[Begin Source material]

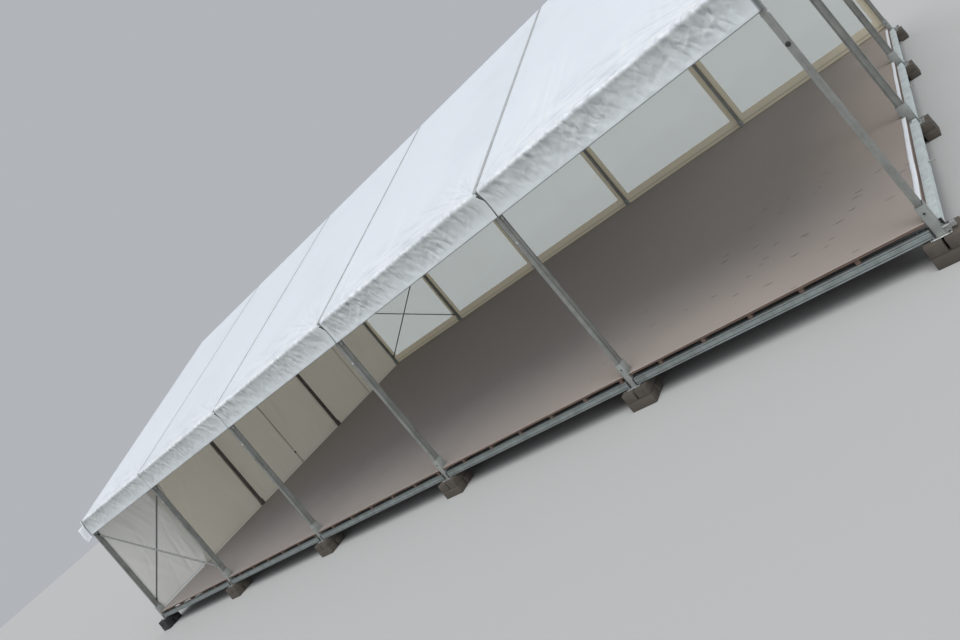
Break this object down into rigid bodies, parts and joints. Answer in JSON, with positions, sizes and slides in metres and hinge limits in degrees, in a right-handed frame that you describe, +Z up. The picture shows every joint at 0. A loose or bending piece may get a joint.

[End Source material]
[Begin Source material]

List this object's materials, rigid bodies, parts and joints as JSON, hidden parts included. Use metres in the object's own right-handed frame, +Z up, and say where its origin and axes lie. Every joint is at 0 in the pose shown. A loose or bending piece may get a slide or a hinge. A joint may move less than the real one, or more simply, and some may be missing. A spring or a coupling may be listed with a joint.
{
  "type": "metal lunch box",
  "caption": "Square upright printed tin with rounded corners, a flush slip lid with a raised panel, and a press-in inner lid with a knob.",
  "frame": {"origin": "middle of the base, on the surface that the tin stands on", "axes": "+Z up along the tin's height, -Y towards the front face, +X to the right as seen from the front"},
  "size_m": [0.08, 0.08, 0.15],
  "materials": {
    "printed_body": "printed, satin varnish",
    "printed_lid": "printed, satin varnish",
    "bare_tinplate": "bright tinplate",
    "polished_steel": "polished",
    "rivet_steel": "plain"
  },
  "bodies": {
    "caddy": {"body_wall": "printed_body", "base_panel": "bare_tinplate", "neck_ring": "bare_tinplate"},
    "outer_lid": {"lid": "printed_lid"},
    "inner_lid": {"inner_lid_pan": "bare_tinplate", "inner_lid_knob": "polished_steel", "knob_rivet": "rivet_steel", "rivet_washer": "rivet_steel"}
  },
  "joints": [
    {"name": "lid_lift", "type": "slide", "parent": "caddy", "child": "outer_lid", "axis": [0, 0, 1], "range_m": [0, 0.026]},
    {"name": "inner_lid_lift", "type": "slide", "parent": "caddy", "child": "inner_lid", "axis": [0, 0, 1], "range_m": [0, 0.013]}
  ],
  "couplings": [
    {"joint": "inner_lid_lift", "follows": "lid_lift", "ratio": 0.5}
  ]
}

[End Source material]

Find the string "metres" in the entries above and return each line that holds it.

Break this object down into rigid bodies, parts and joints. Answer in JSON, with positions, sizes and slides in metres and hinge limits in degrees, in a right-handed frame that you describe, +Z up. The picture shows every joint at 0. A loose or bending piece may get a joint.
List this object's materials, rigid bodies, parts and joints as JSON, hidden parts included. Use metres in the object's own right-handed frame, +Z up, and say where its origin and axes lie. Every joint is at 0 in the pose shown. A loose or bending piece may get a slide or a hinge. A joint may move less than the real one, or more simply, and some may be missing. A spring or a coupling may be listed with a joint.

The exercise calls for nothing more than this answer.